23 June, 2011
Latest Christchurch land information released
Canterbury Earthquake Recovery Minister Gerry Brownlee says the announcement today of zones of land damage in greater Christchurch is the most up-to-date information that can be provided.
"The government will continue to provide the public with timely and accurate information on the state of the land and what it means for residents," Mr Brownlee said.
All greater Christchurch land has been mapped into four zones – red, orange, green and white.
Land marked red is unlikely to be suitable for continued residential occupation for a prolonged period of time.
The criteria for defining areas as residential red zone are:
• There is significant and extensive area wide land damage;
• There is a high risk of further damage to land and buildings from low-levels of shaking; and
• The success of engineering solutions would be uncertain and uneconomic; and
• Any repair would be disruptive and protracted.
"It is not feasible to rebuild on this land at the present time,” Mr Brownlee said.
"Such wide scale land remediation would take a considerable period of time, and the social dislocation of such massive works would see people out of their homes for at least three years, and in some cases more than five years.
"In some areas we’re talking about the need for up to three metres of compacted fill to bring the land up to compliant height, along with many kilometres of perimeter treatment.
"Repair in all the red areas would not only require raising the height of the land but also a complete replacement of essential infrastructure like sewer, water, electricity and roading.
"Full land repair in these areas may mean that every house would need to be removed, regardless of its degree of present building damage.
"The resulting ongoing social dislocation would have major impacts on schooling, transport and employment for whole communities.
"Giving people the ability to relocate on land where they can rebuild immediately is the best option we have," Mr Brownlee said.
For people who owned property with insurance in the residential red zones on 3 September 2010 there will be two options:
• the Crown makes an offer of purchase for the entire property at current rating value (less any built property insurance payments already made), and assumes all the insurance claims other than contents; or
• the Crown makes an offer of purchase for the land only, and homeowners can continue to deal with their own insurer about their homes.
"The government hopes to be able to come back to residents in the red zone with an offer of purchase within the next eight weeks.
"Residents will then have nine months to consider the offer of purchase," Mr Brownlee said
"The majority of greater Christchurch properties – about 100,000 – have today been given a green light to go ahead with their repair and rebuilding of their homes," Mr Brownlee said.

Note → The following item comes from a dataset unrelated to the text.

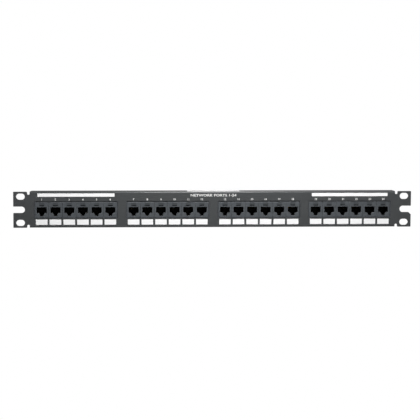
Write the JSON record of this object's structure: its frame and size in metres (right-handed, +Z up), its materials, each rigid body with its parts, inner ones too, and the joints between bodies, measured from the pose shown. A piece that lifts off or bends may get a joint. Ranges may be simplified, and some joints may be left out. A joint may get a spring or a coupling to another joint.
{
  "type": "rack patch panel",
  "caption": "One-unit 19-inch rack patch panel: folded steel front with framed rows of modular jacks, write-on labels, and punch-down wire blocks behind.",
  "frame": {"origin": "centre of the four oval rack holes, on the rear face of the ears that meets the rack", "axes": "+X to the right seen from the front, +Y to the rear, +Z up"},
  "size_m": [0.4826, 0.0312, 0.0438],
  "materials": {
    "powder_coat": "fine-textured black powder coat on 1.2 mm folded steel, satin",
    "jack_plastic": "moulded dark grey thermoplastic, slightly blue, satin",
    "carrier_plastic": "moulded black thermoplastic",
    "contact_gold": "gold-plated phosphor bronze",
    "circuit_board": "glass-epoxy board with green solder mask, tinned pads and copper tracks",
    "idc_plastic": "moulded black thermoplastic",
    "idc_fork": "tin-plated bronze, stamped",
    "standoff_steel": "zinc-plated turned steel",
    "screw_steel": "zinc-plated steel, pan head, cross recess",
    "label_white": "white write-on label film, semi-matt",
    "wiring_label": "printed colour-code label film"
  },
  "bodies": {
    "root": {"front_panel": "powder_coat", "port_labels": "label_white", "group_labels": "label_white", "flange_label": "label_white", "wiring_labels": "wiring_label", "standoffs": "standoff_steel", "module_screws": "screw_steel", "module_bezel_1": "jack_plastic", "jack_housings_1": "jack_plastic", "contact_carriers_1": "carrier_plastic", "contact_leads_1": "contact_gold", "circuit_board_1": "circuit_board", "idc_blocks_1": "idc_plastic", "idc_forks_1": "idc_fork", "module_bezel_2": "jack_plastic", "jack_housings_2": "jack_plastic", "contact_carriers_2": "carrier_plastic", "contact_leads_2": "contact_gold", "circuit_board_2": "circuit_board", "idc_blocks_2": "idc_plastic", "idc_forks_2": "idc_fork", "module_bezel_3": "jack_plastic", "jack_housings_3": "jack_plastic", "contact_carriers_3": "carrier_plastic", "contact_leads_3": "contact_gold", "circuit_board_3": "circuit_board", "idc_blocks_3": "idc_plastic", "idc_forks_3": "idc_fork", "module_bezel_4": "jack_plastic", "jack_housings_4": "jack_plastic", "contact_carriers_4": "carrier_plastic", "contact_leads_4": "contact_gold", "circuit_board_4": "circuit_board", "idc_blocks_4": "idc_plastic", "idc_forks_4": "idc_fork"},
    "spring_contacts_01": {"spring_contacts_01": "contact_gold"},
    "spring_contacts_02": {"spring_contacts_02": "contact_gold"},
    "spring_contacts_03": {"spring_contacts_03": "contact_gold"},
    "spring_contacts_04": {"spring_contacts_04": "contact_gold"},
    "spring_contacts_05": {"spring_contacts_05": "contact_gold"},
    "spring_contacts_06": {"spring_contacts_06": "contact_gold"},
    "spring_contacts_07": {"spring_contacts_07": "contact_gold"},
    "spring_contacts_08": {"spring_contacts_08": "contact_gold"},
    "spring_contacts_09": {"spring_contacts_09": "contact_gold"},
    "spring_contacts_10": {"spring_contacts_10": "contact_gold"},
    "spring_contacts_11": {"spring_contacts_11": "contact_gold"},
    "spring_contacts_12": {"spring_contacts_12": "contact_gold"},
    "spring_contacts_13": {"spring_contacts_13": "contact_gold"},
    "spring_contacts_14": {"spring_contacts_14": "contact_gold"},
    "spring_contacts_15": {"spring_contacts_15": "contact_gold"},
    "spring_contacts_16": {"spring_contacts_16": "contact_gold"},
    "spring_contacts_17": {"spring_contacts_17": "contact_gold"},
    "spring_contacts_18": {"spring_contacts_18": "contact_gold"},
    "spring_contacts_19": {"spring_contacts_19": "contact_gold"},
    "spring_contacts_20": {"spring_contacts_20": "contact_gold"},
    "spring_contacts_21": {"spring_contacts_21": "contact_gold"},
    "spring_contacts_22": {"spring_contacts_22": "contact_gold"},
    "spring_contacts_23": {"spring_contacts_23": "contact_gold"},
    "spring_contacts_24": {"spring_contacts_24": "contact_gold"}
  },
  "joints": [
    {"name": "spring_contacts_01_flex", "type": "hinge", "parent": "root", "child": "spring_contacts_01", "pos_m": [-0.20727, 0.00415, 0.00262], "axis": [1, 0, 0], "range_deg": [0, 18], "stiffness_Nm_per_rad": 0.12},
    {"name": "spring_contacts_02_flex", "type": "hinge", "parent": "root", "child": "spring_contacts_02", "pos_m": [-0.19076, 0.00415, 0.00262], "axis": [1, 0, 0], "range_deg": [0, 18], "stiffness_Nm_per_rad": 0.12},
    {"name": "spring_contacts_03_flex", "type": "hinge", "parent": "root", "child": "spring_contacts_03", "pos_m": [-0.17425, 0.00415, 0.00262], "axis": [1, 0, 0], "range_deg": [0, 18], "stiffness_Nm_per_rad": 0.12},
    {"name": "spring_contacts_04_flex", "type": "hinge", "parent": "root", "child": "spring_contacts_04", "pos_m": [-0.15773, 0.00415, 0.00262], "axis": [1, 0, 0], "range_deg": [0, 18], "stiffness_Nm_per_rad": 0.12},
    {"name": "spring_contacts_05_flex", "type": "hinge", "parent": "root", "child": "spring_contacts_05", "pos_m": [-0.14122, 0.00415, 0.00262], "axis": [1, 0, 0], "range_deg": [0, 18], "stiffness_Nm_per_rad": 0.12},
    {"name": "spring_contacts_06_flex", "type": "hinge", "parent": "root", "child": "spring_contacts_06", "pos_m": [-0.12472, 0.00415, 0.00262], "axis": [1, 0, 0], "range_deg": [0, 18], "stiffness_Nm_per_rad": 0.12},
    {"name": "spring_contacts_07_flex", "type": "hinge", "parent": "root", "child": "spring_contacts_07", "pos_m": [-0.0966, 0.00415, 0.00262], "axis": [1, 0, 0], "range_deg": [0, 18], "stiffness_Nm_per_rad": 0.12},
    {"name": "spring_contacts_08_flex", "type": "hinge", "parent": "root", "child": "spring_contacts_08", "pos_m": [-0.08009, 0.00415, 0.00262], "axis": [1, 0, 0], "range_deg": [0, 18], "stiffness_Nm_per_rad": 0.12},
    {"name": "spring_contacts_09_flex", "type": "hinge", "parent": "root", "child": "spring_contacts_09", "pos_m": [-0.06359, 0.00415, 0.00262], "axis": [1, 0, 0], "range_deg": [0, 18], "stiffness_Nm_per_rad": 0.12},
    {"name": "spring_contacts_10_flex", "type": "hinge", "parent": "root", "child": "spring_contacts_10", "pos_m": [-0.04707, 0.00415, 0.00262], "axis": [1, 0, 0], "range_deg": [0, 18], "stiffness_Nm_per_rad": 0.12},
    {"name": "spring_contacts_11_flex", "type": "hinge", "parent": "root", "child": "spring_contacts_11", "pos_m": [-0.03056, 0.00415, 0.00262], "axis": [1, 0, 0], "range_deg": [0, 18], "stiffness_Nm_per_rad": 0.12},
    {"name": "spring_contacts_12_flex", "type": "hinge", "parent": "root", "child": "spring_contacts_12", "pos_m": [-0.01405, 0.00415, 0.00262], "axis": [1, 0, 0], "range_deg": [0, 18], "stiffness_Nm_per_rad": 0.12},
    {"name": "spring_contacts_13_flex", "type": "hinge", "parent": "root", "child": "spring_contacts_13", "pos_m": [0.01405, 0.00415, 0.00262], "axis": [1, 0, 0], "range_deg": [0, 18], "stiffness_Nm_per_rad": 0.12},
    {"name": "spring_contacts_14_flex", "type": "hinge", "parent": "root", "child": "spring_contacts_14", "pos_m": [0.03056, 0.00415, 0.00262], "axis": [1, 0, 0], "range_deg": [0, 18], "stiffness_Nm_per_rad": 0.12},
    {"name": "spring_contacts_15_flex", "type": "hinge", "parent": "root", "child": "spring_contacts_15", "pos_m": [0.04707, 0.00415, 0.00262], "axis": [1, 0, 0], "range_deg": [0, 18], "stiffness_Nm_per_rad": 0.12},
    {"name": "spring_contacts_16_flex", "type": "hinge", "parent": "root", "child": "spring_contacts_16", "pos_m": [0.06359, 0.00415, 0.00262], "axis": [1, 0, 0], "range_deg": [0, 18], "stiffness_Nm_per_rad": 0.12},
    {"name": "spring_contacts_17_flex", "type": "hinge", "parent": "root", "child": "spring_contacts_17", "pos_m": [0.08009, 0.00415, 0.00262], "axis": [1, 0, 0], "range_deg": [0, 18], "stiffness_Nm_per_rad": 0.12},
    {"name": "spring_contacts_18_flex", "type": "hinge", "parent": "root", "child": "spring_contacts_18", "pos_m": [0.0966, 0.00415, 0.00262], "axis": [1, 0, 0], "range_deg": [0, 18], "stiffness_Nm_per_rad": 0.12},
    {"name": "spring_contacts_19_flex", "type": "hinge", "parent": "root", "child": "spring_contacts_19", "pos_m": [0.12472, 0.00415, 0.00262], "axis": [1, 0, 0], "range_deg": [0, 18], "stiffness_Nm_per_rad": 0.12},
    {"name": "spring_contacts_20_flex", "type": "hinge", "parent": "root", "child": "spring_contacts_20", "pos_m": [0.14122, 0.00415, 0.00262], "axis": [1, 0, 0], "range_deg": [0, 18], "stiffness_Nm_per_rad": 0.12},
    {"name": "spring_contacts_21_flex", "type": "hinge", "parent": "root", "child": "spring_contacts_21", "pos_m": [0.15773, 0.00415, 0.00262], "axis": [1, 0, 0], "range_deg": [0, 18], "stiffness_Nm_per_rad": 0.12},
    {"name": "spring_contacts_22_flex", "type": "hinge", "parent": "root", "child": "spring_contacts_22", "pos_m": [0.17425, 0.00415, 0.00262], "axis": [1, 0, 0], "range_deg": [0, 18], "stiffness_Nm_per_rad": 0.12},
    {"name": "spring_contacts_23_flex", "type": "hinge", "parent": "root", "child": "spring_contacts_23", "pos_m": [0.19076, 0.00415, 0.00262], "axis": [1, 0, 0], "range_deg": [0, 18], "stiffness_Nm_per_rad": 0.12},
    {"name": "spring_contacts_24_flex", "type": "hinge", "parent": "root", "child": "spring_contacts_24", "pos_m": [0.20727, 0.00415, 0.00262], "axis": [1, 0, 0], "range_deg": [0, 18], "stiffness_Nm_per_rad": 0.12}
  ]
}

"Insurers have shown a willingness to work with the government and homeowners as we move forward with Canterbury's recovery.
"Property owners in the green zone no longer have to wait for the results of any area-wide land assessment reports by EQC or their engineering consultants Tonkin & Taylor.
"There will be some isolated exceptions where geotechnical assessments will be required due to major land damage, but for the most part Christchurch can get on with rebuilding.
"Repair and rebuilding work should take into consideration the risk of ongoing aftershocks, so some finishing tasks such as brick and driveway concrete laying should be delayed until that risk decreases."
The orange mapped areas are where engineers need to undertake further investigation. Some of the damage in these areas is a direct result of the magnitude 5.6 and 6.3 earthquakes which struck on 13 June, and has not yet been adequately assessed to provide residents with certainty.
"We’d have liked to have provided clarity for the hundreds of households in orange mapped areas, but we have listened and responded to the many people saying they want information now. This is the most up-to-date information we have.
"We will progressively announce the outcome of investigations in these orange areas over the coming weeks and months," Mr Brownlee said.
There are about 10,000 properties in the residential orange zone.
There are also some areas in white on the map, including the Port Hills and the central business district, which are still being mapped or are not residential land.
INFORMATION FOR RESIDENTS
From today residents will be able to visit the www.landcheck.org.nz website and enter their address to find out what zone their property has been mapped into, and download a fact sheet on what it means for them. Residents can also contact the government helpline on 0800 779 997 if they are unable to access the website or they want more information.
The government has commenced outbound calling to those people in the residential red zone to discuss the announcement with them and an information pack will be mailed out to those residents in the next few days.
This is the largest natural disaster we have ever faced in New Zealand. EQC has now received more than 360,000 claims for all the earthquakes since 4 September, one of the highest numbers ever handled by a single insurer in the world. The previous biggest event for EQC was the Gisborne earthquake in 2007 with 6224 claims.
There have been more than 7350 aftershocks since the 7.1 magnitude earthquake on 4 September, including 28 that have been magnitude 5.0 or greater.
The mapping released today does not include the Selwyn District Council area as the land in this district was not badly affected by the major aftershocks.
Most of the Selwyn area has been mapped as green. Any properties with land damage in the Selwyn District from the 4 September earthquake or subsequent aftershocks are being dealt with on an individual basis.
"The offers of purchase only relate to residential home owners with insurance in the red zone as they were our first priority. We will be considering uninsured homeowners and commercial property owners in the residential red zone over the coming weeks and will get information to them as quickly as possible," Mr Brownlee said.